# [Exercise details]
Your answer should consist only of the lines below from the one with "shift = V(-(box.XMin" through the one with "record = json.load(file)", copied exactly.

start

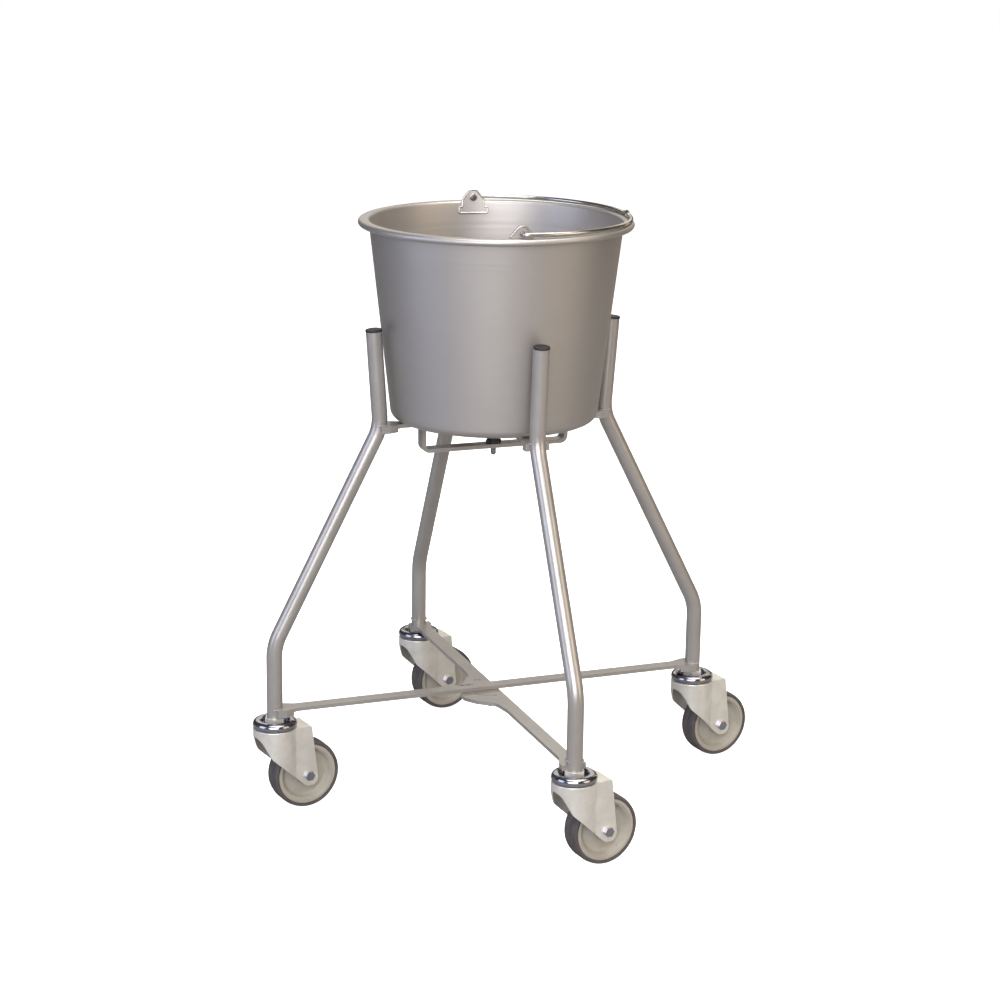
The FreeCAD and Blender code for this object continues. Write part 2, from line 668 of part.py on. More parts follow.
def bearing_sleeve():
    """Steel sleeve clamped between the cheeks, on which the wheel turns."""
    half = FORK_GAP / 2
    return spun([
        (AXLE_D / 2 + AXLE_PLAY, -half, 0), (SLEEVE_D / 2, -half, 0.4),
        (SLEEVE_D / 2, half, 0.4), (AXLE_D / 2 + AXLE_PLAY, half, 0),
    ])


def along_axle(shape, place, outwards):
    """Lays an upright piece along the axle, its base at that place on the axle."""
    copy = turned(shape, -90 * outwards, V(1, 0, 0))
    copy.translate(V(TRAIL, place, WHEEL_D / 2))
    return copy


def axle_bolt():
    """Hexagon bolt through the fork, head on the near side."""
    out = FORK_GAP / 2 + CHEEK_T
    length = 2 * out + NUT_H + 1.0
    head = hexagon(HEX_AF, 0, BOLT_HEAD_H)
    shank = rod(AXLE_D / 2, -length, 0)
    shank = shank.makeChamfer(0.8, [shank.Edges[2]])
    return along_axle(head.fuse(shank).removeSplitter(), -out, -1)


def axle_nut():
    """Hexagon nut on the far side of the fork."""
    nut = hexagon(HEX_AF, 0, NUT_H).cut(rod(AXLE_D / 2 + AXLE_PLAY, -1, NUT_H + 1))
    return along_axle(nut, FORK_GAP / 2 + CHEEK_T, 1)


# ---------------------------------------------------------------- assembly
def stand_pieces():
    """Every piece of the two frames, by node name."""
    pieces = {}
    for name, angle in LEGS.items():
        pieces["leg_" + name] = turned(leg(), angle)
        pieces["leg_cap_" + name] = turned(cap(), angle)
    pieces["upper_bar_straight"] = turned(straight_bar(), 90)
    pieces["upper_bar_dropped"] = dropped_bar()
    pieces["lower_bar_latch"] = latch_bar()
    pieces["lower_bar_plain"] = plain_bar()
    pieces["upper_pivot_pin"] = upper_pin()
    pieces["upper_pivot_bush"] = upper_bush()
    pieces["lower_pivot_pin"] = lower_pin()
    pieces["lower_pivot_washer"] = lower_washer()
    return pieces


def bucket_pieces():
    """The bucket, its ears and its bail, by node name."""
    return {
        "bucket": bucket(),
        "ear_front": turned(ear(), EAR_TURN - 90),
        "ear_back": turned(ear(), EAR_TURN + 90),
        "bail": bail(),
    }


def castor_pieces():
    """The four castors, each piece at its leg and trailing the same way."""
    makers = {
        "castor_stem": castor_stem, "castor_dome": castor_dome, "castor_balls": castor_balls,
        "castor_fork": castor_fork, "wheel_rim": wheel_rim, "tyre": tyre,
        "bearing_sleeve": bearing_sleeve, "axle_bolt": axle_bolt, "axle_nut": axle_nut,
    }
    pieces = {}
    for kind, make in makers.items():
        pattern = turned(make(), TRAIL_TURN)
        for name, angle in LEGS.items():
            copy = pattern.copy()
            way = math.radians(angle)
            copy.translate(V(FOOT_R * math.cos(way), FOOT_R * math.sin(way), 0))
            pieces[kind + "_" + name] = copy
    return pieces


def main():
    """Builds every piece, puts the origin under the middle of the footprint and writes STEP."""
    os.makedirs("parts", exist_ok=True)
    pieces = {**stand_pieces(), **bucket_pieces(), **castor_pieces()}
    box = Part.makeCompound(list(pieces.values())).optimalBoundingBox(False)
    shift = V(-(box.XMin + box.XMax) / 2, -(box.YMin + box.YMax) / 2, -box.ZMin)
    print("stand axis at x %.4f y %.4f, raised %.4f" % (shift.x, shift.y, shift.z))
    print("overall %.1f x %.1f x %.1f mm" % (box.XLength, box.YLength, box.ZLength))
    for name, shape in pieces.items():
        shape.translate(shift)
        if not shape.isValid() or shape.Volume <= 0:
            print("bad solid:", name, shape.ShapeType, round(shape.Volume, 1))
        shape.exportStep("parts/" + name + ".step")
    print(len(pieces), "pieces")


main()
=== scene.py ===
"""Finished look of a cleaning bucket in a folding four-legged stand on swivel castors.

The measured frame is loaded first. The leg tubes, weld beads, pail, bail, wheels and ball
races are then made as finer meshes in the same places, every other part keeps its measured
mesh, and each surface gets the finish of the real material.
"""

import json
import logging
import math
from dataclasses import dataclass
from enum import Enum

import bmesh
import bpy
from mathutils import Matrix, Vector

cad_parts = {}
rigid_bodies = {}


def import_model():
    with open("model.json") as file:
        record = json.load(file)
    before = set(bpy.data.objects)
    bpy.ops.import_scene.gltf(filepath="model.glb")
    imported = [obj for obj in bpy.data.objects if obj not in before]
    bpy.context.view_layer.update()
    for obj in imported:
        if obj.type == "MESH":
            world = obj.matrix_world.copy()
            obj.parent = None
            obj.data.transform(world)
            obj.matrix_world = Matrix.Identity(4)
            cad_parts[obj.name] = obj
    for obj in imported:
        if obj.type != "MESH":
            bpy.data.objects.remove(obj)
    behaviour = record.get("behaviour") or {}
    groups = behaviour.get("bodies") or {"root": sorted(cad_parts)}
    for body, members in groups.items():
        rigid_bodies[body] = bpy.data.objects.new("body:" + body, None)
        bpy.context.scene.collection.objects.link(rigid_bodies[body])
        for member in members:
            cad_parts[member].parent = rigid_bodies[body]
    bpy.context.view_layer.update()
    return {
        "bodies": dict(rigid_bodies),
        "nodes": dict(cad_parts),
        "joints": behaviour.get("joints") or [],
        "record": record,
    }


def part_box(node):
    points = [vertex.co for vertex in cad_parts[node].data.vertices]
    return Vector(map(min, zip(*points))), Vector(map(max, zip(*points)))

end

# [Result for this exercise]
    shift = V(-(box.XMin + box.XMax) / 2, -(box.YMin + box.YMax) / 2, -box.ZMin)
    print("stand axis at x %.4f y %.4f, raised %.4f" % (shift.x, shift.y, shift.z))
    print("overall %.1f x %.1f x %.1f mm" % (box.XLength, box.YLength, box.ZLength))
    for name, shape in pieces.items():
        shape.translate(shift)
        if not shape.isValid() or shape.Volume <= 0:
            print("bad solid:", name, shape.ShapeType, round(shape.Volume, 1))
        shape.exportStep("parts/" + name + ".step")
    print(len(pieces), "pieces")


main()
=== scene.py ===
"""Finished look of a cleaning bucket in a folding four-legged stand on swivel castors.

The measured frame is loaded first. The leg tubes, weld beads, pail, bail, wheels and ball
races are then made as finer meshes in the same places, every other part keeps its measured
mesh, and each surface gets the finish of the real material.
"""

import json
import logging
import math
from dataclasses import dataclass
from enum import Enum

import bmesh
import bpy
from mathutils import Matrix, Vector

cad_parts = {}
rigid_bodies = {}


def import_model():
    with open("model.json") as file:
        record = json.load(file)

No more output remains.